Exercise instructions.
Going through the material below, please gather all lines with the word "record" in them.

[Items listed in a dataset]
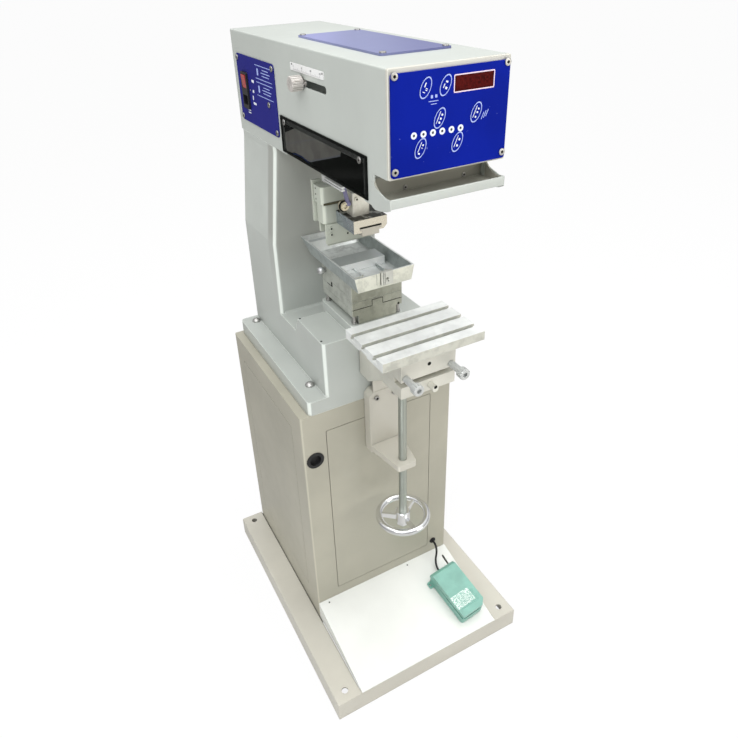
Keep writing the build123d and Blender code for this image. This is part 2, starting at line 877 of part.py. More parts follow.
def knee_block():
    """Knee that rides on the dovetail way and carries the saddle on a tapered tongue."""
    rear = cabinet_front - web_rear_gap
    side = [(knee_front, knee_bottom), (knee_front, knee_top), (rear, knee_top), (rear, web_bottom),
            (rear - web_foot_depth, web_bottom), (knee_back, knee_bottom)]
    web = profile_x(side, across(web_half_width))
    head = block(across(knee_half_width), (knee_front, knee_back), (knee_bottom, knee_top))
    tongue = profile_y([(-tongue_half_width + tongue_taper, knee_top), (tongue_half_width - tongue_taper, knee_top),
                        (tongue_half_width, knee_top + tongue_height),
                        (-tongue_half_width, knee_top + tongue_height)],
                       (knee_front + saddle_front_gap_depth, saddle_rear))
    solid = web + head + tongue
    face = cabinet_front - way_depth - run_gap
    slope = (way_face_half_width - way_root_half_width) / way_depth
    reach = rear + overrun
    root_half = way_face_half_width - slope * (reach - face) + run_gap
    groove = profile_z([(-root_half - run_gap, reach), (-way_face_half_width - 2 * run_gap, face),
                        (way_face_half_width + 2 * run_gap, face), (root_half + run_gap, reach)],
                       (web_bottom - overrun, knee_top + overrun))
    solid -= groove
    solid -= rod_z_axis(0, screw_y, screw_radius + seat_clear, (web_bottom - overrun, knee_bottom))
    solid -= rod_z_axis(0, screw_y, journal_radius + bore_gap, (knee_bottom - overrun, knee_bottom + journal_length))
    boss = rod_y_axis(stop_screw_x, stop_screw_z, stop_screw_radius, (knee_front - stop_screw_length, knee_front))
    return solid + chamfer(boss.edges().sort_by(Axis.Y)[0], small_chamfer)


def saddle_block():
    """Saddle with the rebate along its front foot, clamp screw bores and the table key."""
    low = knee_top + run_gap
    side = [(knee_front + saddle_front_gap_depth, low), (saddle_rear, low), (saddle_rear, saddle_top),
            (knee_front, saddle_top), (knee_front, low + saddle_front_gap_height),
            (knee_front + saddle_front_gap_depth, low + saddle_front_gap_height)]
    solid = profile_x(side, across(knee_half_width))
    groove_top = knee_top + tongue_height + run_gap
    solid -= profile_y([(-tongue_half_width + tongue_taper - 2 * run_gap, low - overrun),
                        (tongue_half_width - tongue_taper + 2 * run_gap, low - overrun),
                        (tongue_half_width + 2 * run_gap, groove_top),
                        (-tongue_half_width - 2 * run_gap, groove_top)],
                       (knee_front - overrun, saddle_rear + overrun))
    solid += block(across(knee_half_width), (key_front, key_rear), (saddle_top, saddle_top + key_height))
    for x in across(clamp_screw_x):
        solid -= rod_y_axis(x, clamp_screw_z, clamp_shank_radius + bore_gap,
                            (knee_front - overrun, knee_front + clamp_bore_depth))
    return solid


def clamp_screw(x):
    """A knurled cap screw with a hexagon socket."""
    neck = knee_front - clamp_neck_length
    head_front = neck - clamp_head_length
    shank = rod_y_axis(x, clamp_screw_z, clamp_shank_radius, (neck, knee_front + clamp_bore_depth - overrun))
    collar = rod_y_axis(x, clamp_screw_z, clamp_shank_radius + clamp_flute_radius, (neck, knee_front - run_gap))
    head = rod_y_axis(x, clamp_screw_z, clamp_head_radius, (head_front, neck))
    head = chamfer(head.edges().filter_by(GeomType.CIRCLE), clamp_flute_radius)
    for index in range(clamp_flutes):
        angle = 2 * math.pi * index / clamp_flutes
        flute_x = x + clamp_head_radius * math.cos(angle)
        flute_z = clamp_screw_z + clamp_head_radius * math.sin(angle)
        head -= rod_y_axis(flute_x, flute_z, clamp_flute_radius, (head_front - overrun, neck + overrun))
    socket = Plane(origin=(x, head_front, clamp_screw_z), z_dir=(0, 1, 0))
    hexagon = socket * RegularPolygon(clamp_hex_flats / 2, 6, major_radius=False)
    return shank + collar + head - extrude(hexagon, amount=clamp_hex_depth)


def t_slot_table():
    """Extruded table with its T slots along X and a key groove below."""
    low = saddle_top + run_gap
    solid = block(across(table_half_width), (table_front, table_rear), (low, table_top))
    middle = (table_front + table_rear) / 2
    for index in range(slot_count):
        y = middle + (index - (slot_count - 1) / 2) * slot_pitch
        half = slot_mouth / 2
        wide = slot_undercut / 2
        shape = [(y - half, table_top + overrun), (y - half, table_top - slot_mouth_depth),
                 (y - wide, table_top - slot_mouth_depth), (y - wide, table_top - slot_depth),
                 (y + wide, table_top - slot_depth), (y + wide, table_top - slot_mouth_depth),
                 (y + half, table_top - slot_mouth_depth), (y + half, table_top + overrun)]
        solid -= profile_x(shape, across(table_half_width + overrun))
    solid -= block(across(table_half_width + overrun), (key_front - run_gap, key_rear + run_gap),
                   (low - overrun, saddle_top + key_height + run_gap))
    return solid


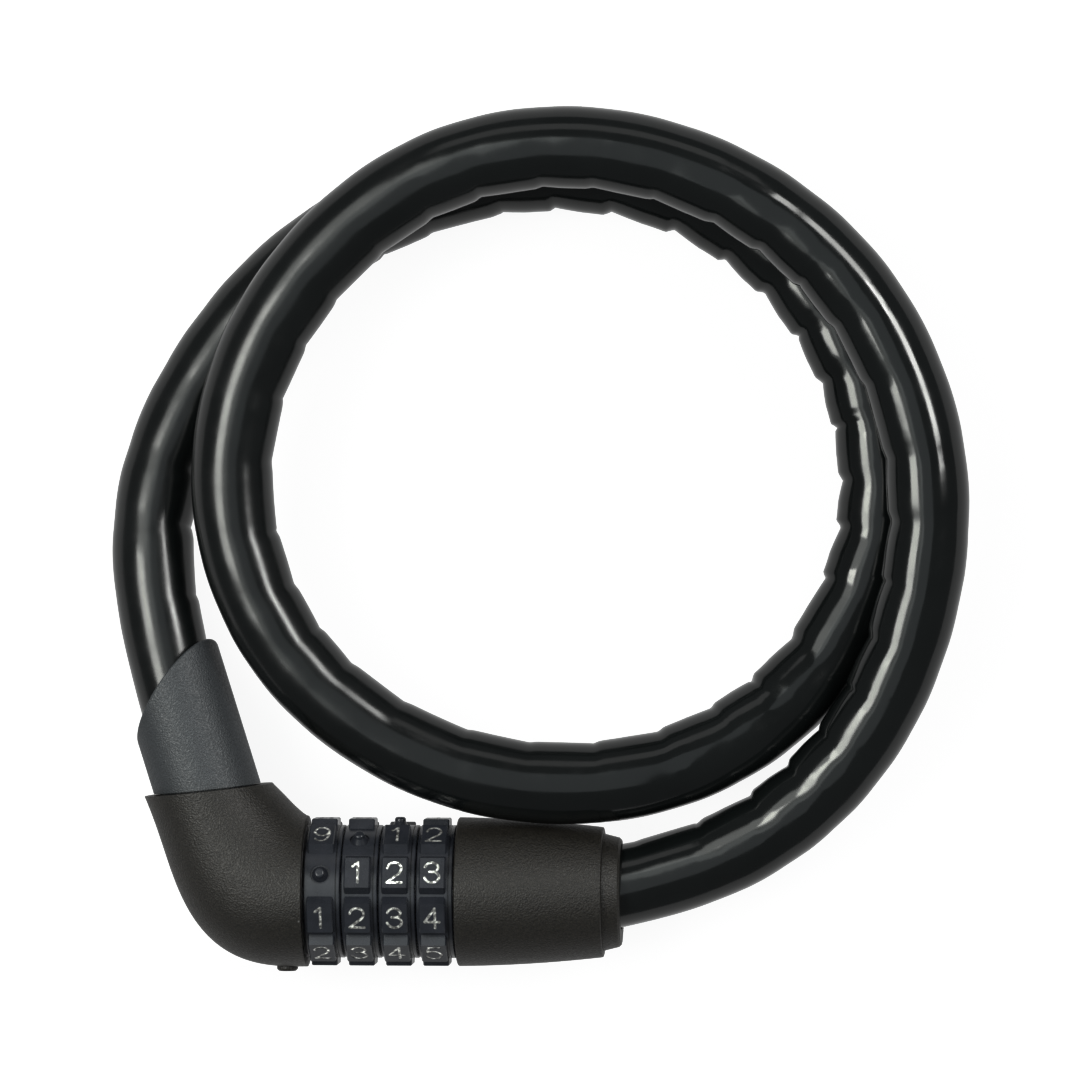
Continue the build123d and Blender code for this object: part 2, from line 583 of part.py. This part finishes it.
jacket_path = path_through(route)
with BuildPart() as cable_jacket:
    with BuildSketch(Plane(origin=jacket_path @ 0, z_dir=jacket_path % 0)):
        Circle(CABLE_R)
        Circle(CABLE_R - JACKET_WALL, mode=Mode.SUBTRACT)
    sweep(path=jacket_path)
save(cable_jacket.part, "cable_jacket")

rope_start = route[0] - exit_direction * (FERRULE_BORE_DEPTH - SEAT)
rope_path = path_through([rope_start] + route[1:-1] + [PLUG_FOOT + ALONG_PLUG * ROPE_END_T])
with BuildPart() as steel_rope:
    with BuildSketch(Plane(origin=rope_path @ 0, z_dir=rope_path % 0)):
        Circle(ROPE_R)
    sweep(path=rope_path)
save(steel_rope.part, "steel_rope")

armour_shell = turned(
    [
        (-SHELL_HALF, SHELL_R - 1.3),
        (-SHELL_HALF, SHELL_R - 0.2),
        (-SHELL_HALF + 0.5, SHELL_R),
        (SHELL_HALF / 3, SHELL_R),
        (SHELL_HALF, SHELL_R - 0.9),
        (SHELL_HALF, SHELL_BORE_R),
        (-SHELL_HALF / 3, SHELL_BORE_R),
    ],
    Plane(origin=(0, 0, 0), x_dir=(0, 0, 1), z_dir=(0, 1, 0)),
)
shell_count = int((jacket_path.length - 2 * SHELL_HALF - 1) // SHELL_PITCH) + 1
first_shell = (jacket_path.length - SHELL_PITCH * (shell_count - 1)) / 2
with BuildPart() as armour_shells:
    for number in range(shell_count):
        along = first_shell + SHELL_PITCH * number
        add(jacket_path.location_at(along, position_mode=PositionMode.LENGTH) * armour_shell)
save(armour_shells.part, "armour_shells")

print("cable length", round(jacket_path.length, 1), "shells", shell_count)
print("corner radii", [round(radius, 1) for radius in corner_radii(route)])
jacket_section = pi * (CABLE_R**2 - (CABLE_R - JACKET_WALL) ** 2)
print("jacket volume over section x length", cable_jacket.part.volume / jacket_section / jacket_path.length)
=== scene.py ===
import json
import math
import random

import bpy
from mathutils import Matrix, Vector

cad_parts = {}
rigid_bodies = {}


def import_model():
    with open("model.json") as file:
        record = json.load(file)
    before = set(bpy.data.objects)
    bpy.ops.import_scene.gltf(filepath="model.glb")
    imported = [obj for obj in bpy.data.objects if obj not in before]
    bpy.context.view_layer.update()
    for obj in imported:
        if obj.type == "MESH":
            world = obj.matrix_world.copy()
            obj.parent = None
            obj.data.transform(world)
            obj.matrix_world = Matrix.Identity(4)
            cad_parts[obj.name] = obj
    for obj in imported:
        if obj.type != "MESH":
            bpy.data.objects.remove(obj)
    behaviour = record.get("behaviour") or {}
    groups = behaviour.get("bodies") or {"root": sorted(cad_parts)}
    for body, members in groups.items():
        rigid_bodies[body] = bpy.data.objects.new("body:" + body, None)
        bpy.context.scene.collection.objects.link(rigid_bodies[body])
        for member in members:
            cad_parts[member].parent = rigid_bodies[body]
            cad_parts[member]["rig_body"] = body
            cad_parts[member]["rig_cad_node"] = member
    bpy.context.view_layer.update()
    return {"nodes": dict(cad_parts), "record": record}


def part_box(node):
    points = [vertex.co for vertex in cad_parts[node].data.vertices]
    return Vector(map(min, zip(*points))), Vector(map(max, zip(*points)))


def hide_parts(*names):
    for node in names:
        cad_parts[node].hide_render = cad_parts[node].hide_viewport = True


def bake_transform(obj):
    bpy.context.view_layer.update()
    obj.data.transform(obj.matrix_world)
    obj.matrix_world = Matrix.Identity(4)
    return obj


# An armoured cable lock with number wheels, lying on a pale table and seen from above. Lengths
# are in metres. The lock, wheels and plug are the frame's own nodes with new materials. The cable
# is rebuilt here: a jacket that shows the armour shells under it, the shells and a laid rope.
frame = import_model()
nodes = frame["nodes"]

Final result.
        record = json.load(file)
    behaviour = record.get("behaviour") or {}
    return {"nodes": dict(cad_parts), "record": record}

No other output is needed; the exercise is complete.